"Huey Lewis & the News' early work was a little too new wave for my tastes, but when Sports came out in '83, I think they really came into their own, commercially and artistically." — President Donald Trump, karaoke enthusiast.
Following a long weekend of golf and golf-related activities President Donald J. Trump decided to blow off a little steam at the Jersey City Karaoke Club where he made a somber dedication. “What is happening is horrible," he said, holding one index finger aloft as if to indicate this is where his story begins, not where it ends. "But, in spite of all the things you may have heard, we've got this disaster thing under really great control and all the people who have really suffered over this last short period of time with the hurricanes, I want to just remember them.

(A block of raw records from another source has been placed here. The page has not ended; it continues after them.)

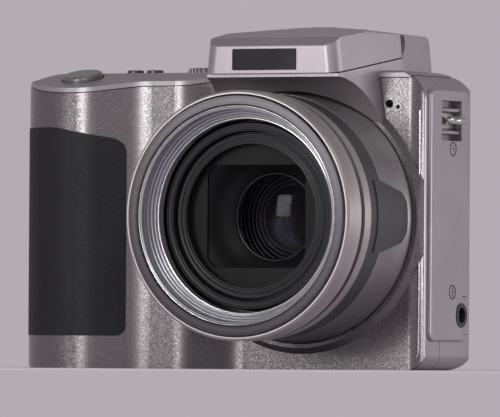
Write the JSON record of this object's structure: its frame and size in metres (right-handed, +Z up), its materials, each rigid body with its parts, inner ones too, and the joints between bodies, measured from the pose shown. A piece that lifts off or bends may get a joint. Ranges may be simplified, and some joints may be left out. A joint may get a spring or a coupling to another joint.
{
  "type": "bridge camera",
  "caption": "Compact silver bridge camera with a rubber grip, a folding flash over the finder hump, a large ringed zoom lens and an electronic finder.",
  "frame": {"origin": "centre of the tripod socket's mouth on the base plane, straight below the lens axis", "axes": "+X to the right of someone looking at the lens, +Y to the back of the camera, +Z up"},
  "size_m": [0.1066, 0.073, 0.0772],
  "materials": {
    "sparkle_silver": "metallic paint",
    "matte_silver": "satin paint",
    "grip_rubber": "pebbled",
    "black_plastic": "matt",
    "black_gloss": "gloss",
    "gunmetal": "turned",
    "pale_metal": "satin",
    "champagne": "anodised",
    "charcoal": "satin",
    "satin_skirt": "satin paint",
    "button_grey": "satin",
    "glass": "coated",
    "clear_plastic": "ribbed",
    "screen_cover": "gloss",
    "bright_metal": "bright",
    "chrome_strip": "dark chrome",
    "board_green": "matt",
    "cell_wrap": "printed wrap",
    "card_blue": "matt"
  },
  "bodies": {
    "body": {"front_shell": "sparkle_silver", "middle_shell": "matte_silver", "rear_shell": "matte_silver", "top_cover": "matte_silver", "base_plate": "matte_silver", "grip_pad": "grip_rubber", "side_plate": "matte_silver", "case_screws": "bright_metal", "strap_lugs": "bright_metal", "dc_jack": "black_plastic", "self_timer_lamp": "clear_plastic", "microphone": "bright_metal", "front_ring": "gunmetal", "ring_sleeve": "gunmetal", "thread_ring": "pale_metal", "barrel_band": "champagne", "badge_ring": "charcoal", "lens_skirt": "satin_skirt", "lens_chassis": "black_plastic", "image_sensor": "pale_metal", "flash_hinge_pin": "bright_metal", "screen_window": "screen_cover", "screen_module": "black_plastic", "main_board": "board_green", "finder_housing": "black_plastic", "eyecup": "grip_rubber", "eyepiece_lens": "glass", "finder_display": "black_plastic", "battery_box": "black_plastic", "battery_cells": "cell_wrap", "card_slot": "bright_metal", "memory_card": "card_blue", "tripod_socket": "bright_metal"},
    "flash_lid": {"flash_head": "matte_silver", "badge_blank": "chrome_strip", "flash_window": "clear_plastic", "flash_reflector": "bright_metal"},
    "shutter_button": {"shutter_button": "button_grey"},
    "flash_mode_button": {"flash_mode_button": "button_grey"},
    "focus_mode_button": {"focus_mode_button": "button_grey"},
    "mode_dial": {"mode_dial": "button_grey"},
    "cam_ring": {"cam_ring": "gunmetal"},
    "zoom_outer": {"zoom_barrel_outer": "black_plastic"},
    "zoom_inner": {"zoom_barrel_inner": "black_plastic", "lens_mask": "black_plastic", "front_lens": "glass", "middle_lens": "glass", "shutter_unit": "black_plastic"},
    "focus_group": {"focus_lens": "glass", "focus_cell": "black_plastic"},
    "zoom_rocker": {"zoom_rocker": "button_grey"},
    "joystick_ring": {"joystick_gimbal": "black_plastic"},
    "joystick": {"joystick_cap": "button_grey"},
    "menu_button": {"menu_button": "button_grey"},
    "review_button": {"review_button": "button_grey"},
    "delete_button": {"delete_button": "button_grey"},
    "share_button": {"share_button": "button_grey"},
    "battery_door": {"battery_door": "matte_silver"},
    "battery_latch": {"battery_latch": "black_plastic"}
  },
  "joints": [
    {"name": "flash_hinge", "type": "hinge", "parent": "body", "child": "flash_lid", "pos_m": [0, -0.0062, 0.0739], "axis": [-1, 0, 0], "range_deg": [0, 65]},
    {"name": "shutter_press", "type": "slide", "parent": "body", "child": "shutter_button", "axis": [0, 0.2588, -0.9659], "range_m": [0, 0.0008], "stiffness_N_per_m": 400, "springref_m": -0.001},
    {"name": "flash_mode_press", "type": "slide", "parent": "body", "child": "flash_mode_button", "axis": [0, 0, -1], "range_m": [0, 0.0005], "stiffness_N_per_m": 400, "springref_m": -0.001},
    {"name": "focus_mode_press", "type": "slide", "parent": "body", "child": "focus_mode_button", "axis": [0, 0, -1], "range_m": [0, 0.0005], "stiffness_N_per_m": 400, "springref_m": -0.001},
    {"name": "mode_dial_turn", "type": "hinge", "parent": "body", "child": "mode_dial", "pos_m": [-0.0295, 0.0043, 0.067], "axis": [0, 0, 1], "continuous": true},
    {"name": "cam_ring_turn", "type": "hinge", "parent": "body", "child": "cam_ring", "pos_m": [0, -0.02, 0.034], "axis": [0, -1, 0], "range_deg": [0, 100]},
    {"name": "outer_barrel_slide", "type": "slide", "parent": "body", "child": "zoom_outer", "axis": [0, -1, 0], "range_m": [0, 0.013]},
    {"name": "inner_barrel_slide", "type": "slide", "parent": "zoom_outer", "child": "zoom_inner", "axis": [0, -1, 0], "range_m": [0, 0.007]},
    {"name": "focus_slide", "type": "slide", "parent": "body", "child": "focus_group", "axis": [0, -1, 0], "range_m": [0, 0.002]},
    {"name": "zoom_rocker_tilt", "type": "hinge", "parent": "body", "child": "zoom_rocker", "pos_m": [-0.052, 0.0131, 0.057], "axis": [0, 0, 1], "range_deg": [-5, 5], "stiffness_Nm_per_rad": 0.02},
    {"name": "joystick_tilt_up_down", "type": "hinge", "parent": "body", "child": "joystick_ring", "pos_m": [-0.038, 0.011, 0.037], "axis": [1, 0, 0], "range_deg": [-8, 8], "stiffness_Nm_per_rad": 0.01},
    {"name": "joystick_tilt_sideways", "type": "hinge", "parent": "joystick_ring", "child": "joystick", "pos_m": [-0.038, 0.011, 0.037], "axis": [0, 0, 1], "range_deg": [-8, 8], "stiffness_Nm_per_rad": 0.01},
    {"name": "menu_press", "type": "slide", "parent": "body", "child": "menu_button", "axis": [0, -1, 0], "range_m": [0, 0.0005], "stiffness_N_per_m": 400, "springref_m": -0.001},
    {"name": "review_press", "type": "slide", "parent": "body", "child": "review_button", "axis": [0, -1, 0], "range_m": [0, 0.0005], "stiffness_N_per_m": 400, "springref_m": -0.001},
    {"name": "delete_press", "type": "slide", "parent": "body", "child": "delete_button", "axis": [0, -1, 0], "range_m": [0, 0.0005], "stiffness_N_per_m": 400, "springref_m": -0.001},
    {"name": "share_press", "type": "slide", "parent": "body", "child": "share_button", "axis": [0, -1, 0], "range_m": [0, 0.0005], "stiffness_N_per_m": 400, "springref_m": -0.001},
    {"name": "battery_door_hinge", "type": "hinge", "parent": "body", "child": "battery_door", "pos_m": [-0.0442, -0.0056, 0.0007], "axis": [0, -1, 0], "range_deg": [0, 100]},
    {"name": "battery_latch_slide", "type": "slide", "parent": "battery_door", "child": "battery_latch", "axis": [1, 0, 0], "range_m": [0, 0.0015], "stiffness_N_per_m": 200, "springref_m": -0.001}
  ],
  "couplings": [
    {"joint": "outer_barrel_slide", "follows": "cam_ring_turn", "m_per_rad": 0.0074484},
    {"joint": "inner_barrel_slide", "follows": "cam_ring_turn", "m_per_rad": 0.0040107}
  ]
}
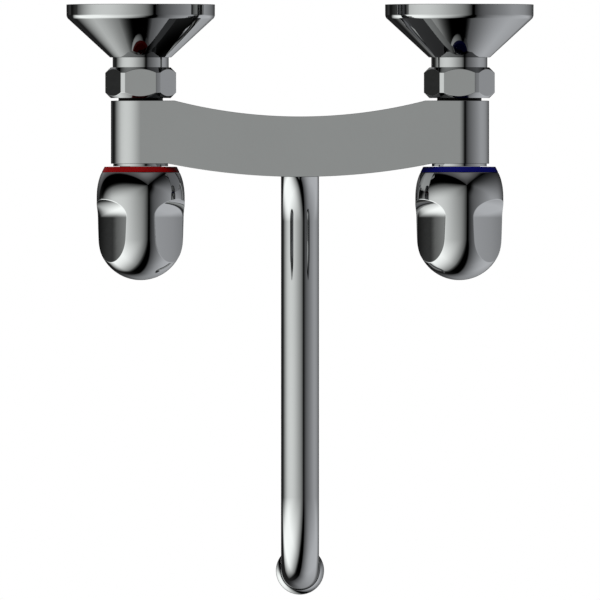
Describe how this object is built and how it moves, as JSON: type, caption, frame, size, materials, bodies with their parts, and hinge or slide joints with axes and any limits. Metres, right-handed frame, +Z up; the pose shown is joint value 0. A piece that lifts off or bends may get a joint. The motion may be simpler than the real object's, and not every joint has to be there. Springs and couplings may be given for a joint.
{
  "type": "wall-mounted kitchen faucet",
  "caption": "Wall-mounted chrome kitchen faucet with two scooped quarter-turn handles, a bow-shaped body and a long swivel spout with an aerator.",
  "frame": {"origin": "on the finished wall, midway between the two inlets and level with them", "axes": "+Z up, +Y into the wall, +X to the right for a user who faces the wall; the faucet stands out towards -Y, with the hot side at -X"},
  "size_m": [0.22, 0.2789, 0.152],
  "materials": {
    "chrome": "polished chrome plate",
    "brass": "machined bare brass",
    "ceramic": "lapped alumina",
    "rubber": "moulded black rubber",
    "white_plastic": "white acetal",
    "steel": "stainless steel",
    "red_plastic": "glossy red",
    "blue_plastic": "glossy blue"
  },
  "bodies": {
    "fixed_body": {"hot_escutcheon": "chrome", "hot_wall_union": "chrome", "hot_union_gasket": "rubber", "hot_union_nut": "chrome", "hot_inlet_nipple": "chrome", "hot_seat_seal": "rubber", "hot_fixed_disc": "ceramic", "hot_glide_washer": "white_plastic", "hot_valve_bonnet": "chrome", "hot_bonnet_o_ring": "rubber", "cold_escutcheon": "chrome", "cold_wall_union": "chrome", "cold_union_gasket": "rubber", "cold_union_nut": "chrome", "cold_inlet_nipple": "chrome", "cold_seat_seal": "rubber", "cold_fixed_disc": "ceramic", "cold_glide_washer": "white_plastic", "cold_valve_bonnet": "chrome", "cold_bonnet_o_ring": "rubber", "body": "chrome", "spout_nut": "chrome", "upper_washer": "white_plastic", "lower_washer": "white_plastic"},
    "hot_control": {"hot_rotating_disc": "ceramic", "hot_valve_spindle": "brass", "hot_spindle_o_rings": "rubber", "hot_spindle_clip": "steel", "hot_index_ring": "red_plastic", "hot_handle": "chrome", "hot_handle_screw": "steel"},
    "cold_control": {"cold_rotating_disc": "ceramic", "cold_valve_spindle": "brass", "cold_spindle_o_rings": "rubber", "cold_spindle_clip": "steel", "cold_index_ring": "blue_plastic", "cold_handle": "chrome", "cold_handle_screw": "steel"},
    "spout": {"spout_retaining_ring": "white_plastic", "spout_tailpiece": "brass", "spout_o_rings": "rubber", "spout_tube": "chrome", "spout_tip": "chrome", "aerator_gasket": "rubber", "aerator_strainer": "white_plastic", "aerator_insert": "white_plastic", "aerator_housing": "chrome"}
  },
  "joints": [
    {"name": "hot_handle_turn", "type": "hinge", "parent": "fixed_body", "child": "hot_control", "pos_m": [-0.075, -0.08, 0], "axis": [0, -1, 0], "range_deg": [0, 90]},
    {"name": "cold_handle_turn", "type": "hinge", "parent": "fixed_body", "child": "cold_control", "pos_m": [0.075, -0.08, 0], "axis": [0, -1, 0], "range_deg": [0, 90]},
    {"name": "spout_swivel", "type": "hinge", "parent": "fixed_body", "child": "spout", "pos_m": [0, -0.067, -0.02], "axis": [0, 0, 1], "range_deg": [-105, 105]}
  ]
}
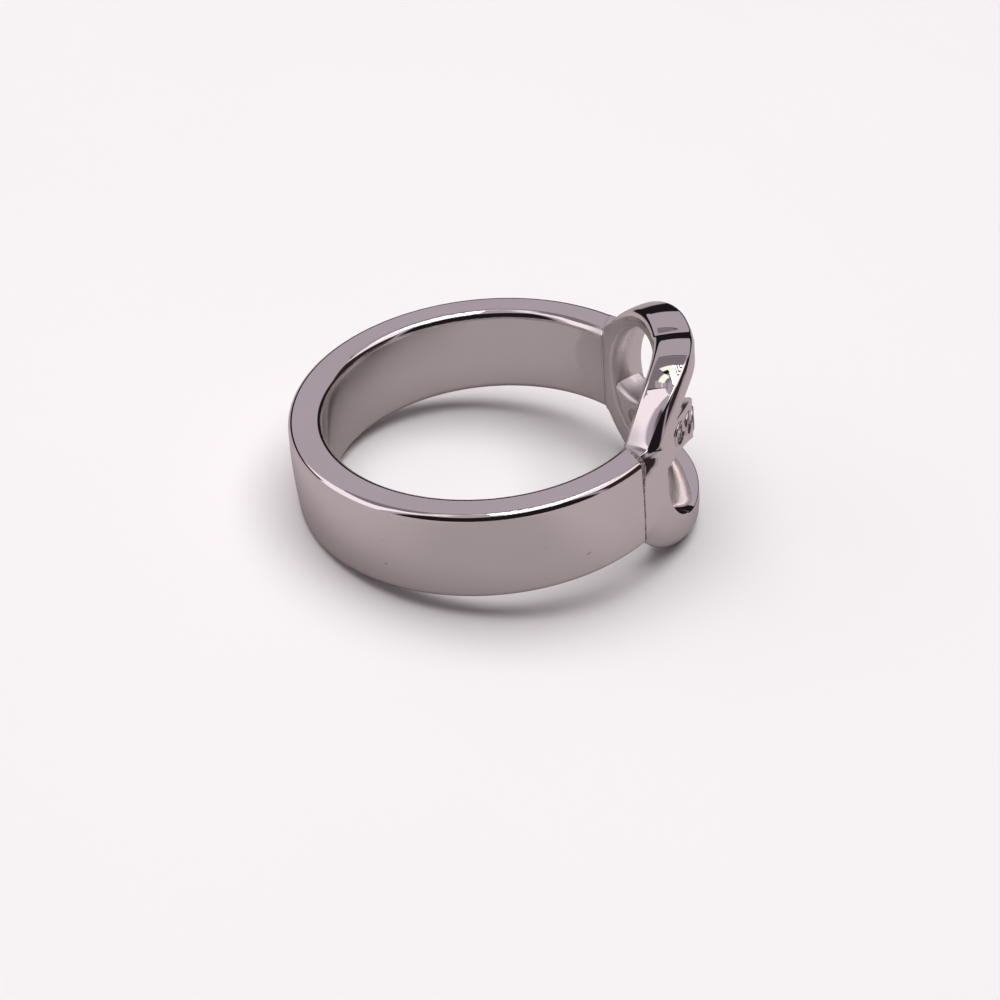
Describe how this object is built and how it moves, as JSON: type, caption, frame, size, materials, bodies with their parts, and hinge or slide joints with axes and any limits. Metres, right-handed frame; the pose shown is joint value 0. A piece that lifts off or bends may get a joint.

"This one's for you Puerto Rico," President Trump said as the familiar opening to Journey's "Don't Stop Believin'" started to play.
"This is from the band's huge, chart-topping 1981 album, Escape," the President said over the piano intro. "And I think we all know what it's like wanting to escape sometimes, don't we? Am I right?"
Watching Trump from the audience Doreen Rustbelt swooned. "He's got such a wonderful voice," she said, legs turning to jello. As the junior-vice-president of the Make America Great Again Fan Club, Rustbelt had been invited to to join Trump in singing the classic Joe Cocker/Jennifer Warnes duet "(Love Lift Us) Up Where We Belong," from the tremendous 1982 hit film An Officer and a Gentleman.
"He's almost as good as the real Steve Perry and way better than that Filipino wannabe," Rustbelt said before joining Trump onstage for the big finale. "When he sings about South Detroit and living in a lonely world, you can tell he really understands people. I'm just so happy to have shared this special moment with our President and the ungrateful disaster queens of Puerto Rico."
By all accounts Rustbelt's duet with Trump was his best performance since teaming with his 2016 opponent Hillary Clinton for a cover of, "I Had the Time of My Life," from the 1987 box-office-smash,Dirty Dancing.